Conflicting voices don’t always make it better
I had a client who was pretty actively depressed. At one point, he tried to give me a list of all the things that hadn’t help him before, and one of the things he listed was making affirmations. I stopped him and asked what sort of affirmations he was doing, and he gave the example of telling himself, “It’s important to feel happy. I feel good about myself.” It was screamingly obvious, from his tones of voice and body language, that he didn’t believe a WORD of those.
No wonder they didn’t help him! Whether those affirmations were given to him or he made them up himself, what he was saying had no connection to his personal experience and so his words were water running gently over a hard rock, with none of it soaking in. Whether a salesman is trying to keep himself stoked in the face of rejection or a woman is trying to talk herself into having the motivation to stick to her diet, people try to use some variation of self-affirmation to keep going. And, sometimes it works. A research study posted recently showed that they were able to get a higher percentage of people to stick to their blood pressure regimen by using small gifts and self-affirmations. It was a 6% boost (from 36% to 42%), which is nice, though there was not much overall benefit for the people in the study in terms of how much their blood pressure improved.

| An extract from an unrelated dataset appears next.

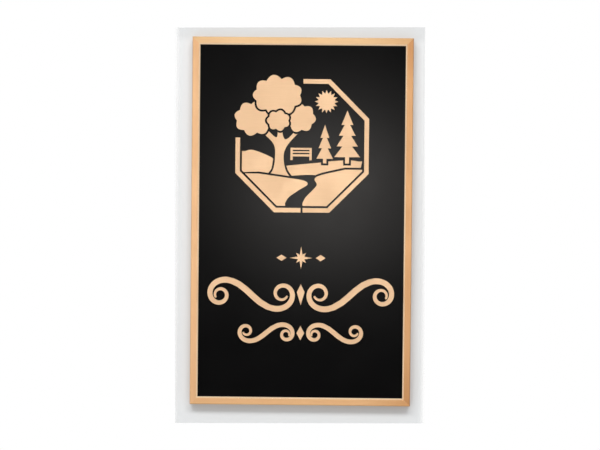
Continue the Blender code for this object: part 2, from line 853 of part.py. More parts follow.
def make_medallion(art, place):
    window = octagon(MEDALLION_ACROSS - 2 * BAND_WIDTH - 2 * ART_GAP)
    crown = make_crown(art, place)
    lawns = make_lawns(art, place, window)
    trunk = make_trunk(art, place, crown, lawns[0])
    standing = [*make_conifers(art, place), make_bench(art, place)]
    make_hills(art, place, window, trunk, lawns, standing)
    make_sun(art, place)
    make_band(art, place, crown)


# Rows of ornament


def side_pins(length):
    return [(-length / 6, 0), (length / 6, 0)]


def make_star_row(art, z):
    art.piece("star_centre", star(STAR_ACROSS, 8, 0.31, 0.62), side_pins(STAR_ACROSS / 2), (0, z))
    x = STAR_ACROSS / 2 + STAR_SIDE_GAP + SIDE_LOZENGE_LENGTH / 2
    outline = lozenge(SIDE_LOZENGE_LENGTH, SIDE_LOZENGE_HEIGHT)
    for hand, side in (("left", -1), ("right", 1)):
        art.piece(f"side_lozenge_{hand}", outline, side_pins(SIDE_LOZENGE_LENGTH), (side * x, z))


def make_scroll_row(art, name, scroll, middle, centre_piece, z):
    """Two scrolls, each the mirror image of the other, with an upright lozenge between them."""
    outline, pins, _ = scroll
    x = (middle + extent(outline)[0]) / 2
    art.piece(f"{name}_left", outline, pins, (-x, z))
    art.piece(f"{name}_right", flipped(outline), flipped(pins), (x, z))
    height = extent(centre_piece)[1]
    art.piece(f"{name}_centre", centre_piece, [(0, -height / 8), (0, height / 6)], (0, z))


def make_artwork(bronze):
    """All the artwork, block under block. Returns the places of its pins."""
    art = Artwork(bronze)
    large_width = (FIELD_WIDTH - LARGE_SCROLL_MIDDLE) / 2 - LARGE_SCROLL_MARGIN
    large = scroll_piece(large_width, LARGE_STROKE, LARGE_HAIRLINE, (-620, 560), -43, (0.3, 0.5, 0.7))
    small = scroll_piece(SMALL_SCROLL_WIDTH, SMALL_STROKE, SMALL_HAIRLINE, (560, -600), 40, (0.35, 0.65))
    heights = (MEDALLION_ACROSS, STAR_ACROSS, large[2], small[2])
    free = FIELD_HEIGHT - sum(heights)
    top = FIELD_HEIGHT / 2
    levels = []
    for height, share in zip(heights, FREE_HEIGHT_SHARES):
        top -= free * share / sum(FREE_HEIGHT_SHARES)
        levels.append(top - height / 2)
        top -= height
    make_medallion(art, (0, levels[0]))
    make_star_row(art, levels[1])
    drop = lozenge(DROP_WIDTH, DROP_HEIGHT, 0.12)
    make_scroll_row(art, "large_scroll", large, LARGE_SCROLL_MIDDLE, drop, levels[2])
    bead = lozenge(BEAD_WIDTH, BEAD_HEIGHT)
    make_scroll_row(art, "small_scroll", small, SMALL_SCROLL_MIDDLE, bead, levels[3])
    return art.pins


# Face panel


def make_face_panel(pins, black):
    """The panel behind the lip of the frame, with a hole for each pin of the artwork."""
    half_width = CAVITY_SIDE - PANEL_FIT
    half_height = CAVITY_TOP - PANEL_FIT
    mesh = plate_mesh("face_panel", rectangle(half_width, half_height), PANEL_BACK, PANEL_FRONT)
    panel = add_object("face_panel", mesh, black)
    bm = bmesh.new()
    for x, z in pins:
        ring = shifted(circle(PIN_RADIUS + SEAT_GAP, PIN_SIDES), x, z)
        back = at_depth(ring, PANEL_BACK - CUT_OVERRUN)
        front = at_depth(ring, PANEL_FRONT + CUT_OVERRUN)
        add_shell(bm, [back, front])
    boolean(panel, as_cutter(add_object("pin_holes", finished_mesh(bm, "pin_holes"), None)), "DIFFERENCE")


def main():
    clear_scene()
    bronze = satin_bronze()
    aluminium = mill_aluminium()
    steel = zinc_steel()
    bars = make_frame(bronze)
    bar_holes = {name: [] for name in bars}
    make_corners(bars, bar_holes, aluminium, steel)
    make_rails(bar_holes, steel)
    make_back_panel(bar_holes, aluminium, steel)
    for name, holes in bar_holes.items():
        drill(bars[name], f"{name}_holes", holes)
    make_face_panel(make_artwork(bronze), satin_black())


main()
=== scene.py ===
"""Dresses the framed park sign and sets it on a pale wall in a plain studio.

Laid out as an add-on and run as a script. Every length is in metres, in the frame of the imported
model: +X is the viewer's right, -Y faces the viewer, +Z is up, and the wall plane is Y = 0.
"""

import json
import math
from contextlib import contextmanager

import bmesh
import bpy
from mathutils import Matrix, Vector


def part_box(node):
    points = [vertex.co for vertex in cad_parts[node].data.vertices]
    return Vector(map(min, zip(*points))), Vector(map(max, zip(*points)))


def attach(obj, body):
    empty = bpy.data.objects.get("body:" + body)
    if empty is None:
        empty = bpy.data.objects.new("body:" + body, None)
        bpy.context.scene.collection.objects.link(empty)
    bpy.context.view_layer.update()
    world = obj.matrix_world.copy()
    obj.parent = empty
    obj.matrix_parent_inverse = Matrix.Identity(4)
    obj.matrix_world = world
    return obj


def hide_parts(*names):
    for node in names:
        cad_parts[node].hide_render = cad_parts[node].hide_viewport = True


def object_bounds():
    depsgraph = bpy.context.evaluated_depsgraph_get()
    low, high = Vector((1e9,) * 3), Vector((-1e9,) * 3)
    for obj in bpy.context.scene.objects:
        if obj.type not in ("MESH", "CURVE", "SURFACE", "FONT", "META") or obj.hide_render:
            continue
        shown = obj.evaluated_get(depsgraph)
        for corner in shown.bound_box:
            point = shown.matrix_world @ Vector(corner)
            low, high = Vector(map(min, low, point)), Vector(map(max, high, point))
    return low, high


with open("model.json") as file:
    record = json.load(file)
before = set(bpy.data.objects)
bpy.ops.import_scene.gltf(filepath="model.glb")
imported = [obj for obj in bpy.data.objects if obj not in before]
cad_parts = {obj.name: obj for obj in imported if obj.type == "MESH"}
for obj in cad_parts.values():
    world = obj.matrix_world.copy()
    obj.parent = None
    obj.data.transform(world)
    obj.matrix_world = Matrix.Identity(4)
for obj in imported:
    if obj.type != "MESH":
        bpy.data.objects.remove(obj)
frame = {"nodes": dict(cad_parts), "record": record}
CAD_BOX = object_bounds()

bl_info = {
    "name": "Framed park sign",
    "version": (1, 0, 0),
    "blender": (4, 5, 0),
    "location": "3D View > Sidebar > Park sign",
    "description": "Dresses a framed wall sign, from its bars and artwork to its fixings",
    "category": "Object",
}

NODES = frame["nodes"]
SLOTS = {part["node"]: part["material_slot"] for part in frame["record"]["subparts"]}
HALF_WIDTH = CAD_BOX[1].x
HALF_HEIGHT = CAD_BOX[1].z
FRONT = CAD_BOX[0].y
UPRIGHTS = ("frame_left", "frame_right")
BARS = ("frame_top", "frame_bottom", *UPRIGHTS)
ARTWORK = [node for node in SLOTS if SLOTS[node] == "satin_bronze" and node not in BARS]

# Longest distance between vertices that are one point of the solid
SAME_POINT = 0.00001

# Steps finer than this are merged in the fixings
SPECK = 0.000003

# Angle up to which faces are shaded as one smooth surface
SMOOTH_UNDER = math.radians(30)


# Sizes and colours that a user would change


def amount(name, description, default, **kind):
    return bpy.props.FloatProperty(name=name, description=description, default=default, min=0, **kind)


def length(name, description, default):
    return amount(name, description, default, unit="LENGTH", subtype="DISTANCE")


def colour(name, description, default):
    return bpy.props.FloatVectorProperty(
        name=name, description=description, default=default, size=3, min=0, max=1, subtype="COLOR"
    )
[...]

I have to admit, I’m rather “meh” about these results (6% is not a huge increase). In my experience, affirmations only work with particular criteria, and using generic phrases on people isn’t something that’s going to get an enormous boost, for several reasons. First off, if you have someone saying something he patently doesn’t believe, it’s not going to soak in. Secondly, while some people DO talk to themselves to keep themselves motivated on a particular task (hence the 6% improvement in their study), others don’t. As I’ve stated over and over, a flaw in general psychological research is that it’s based on large numbers of people, while individuals may or may NOT fit the pattern that’s being researched. Thus, if you give something for someone to say to himself when he’s getting rejected by potential customers and he keeps himself on task by talking to himself, great! However, if he motivates himself by making pictures in his mind’s eye, then what he says may not be the most effective approach. Or even, effective at all!
This is why something like affirmations should be tailored for the individual. They should fall within what he or she believes possible, and you should take measure of their beliefs beforehand and during the process. They should fit within what the personal already values. If someone already has whispers in his mind’s ear of how worthless he is, adding a different whisper of equal weight might not help that much. The ideal is to find areas that already fit within their realms of belief, or be prepared to do belief changework with someone if not. All of us with Bright Mind are trained in helping someone eliminate beliefs that get in the way.
Next, affirmations should be integrated in the way the individual uses his own brain. Should your affirmation focus on words or a picture? Should the words come before the picture or afterwards? Each of those components impact the end results. If you want affirmations that are compelling, or genuinely reassuring, the only way to go is to shape them according to your own personal style.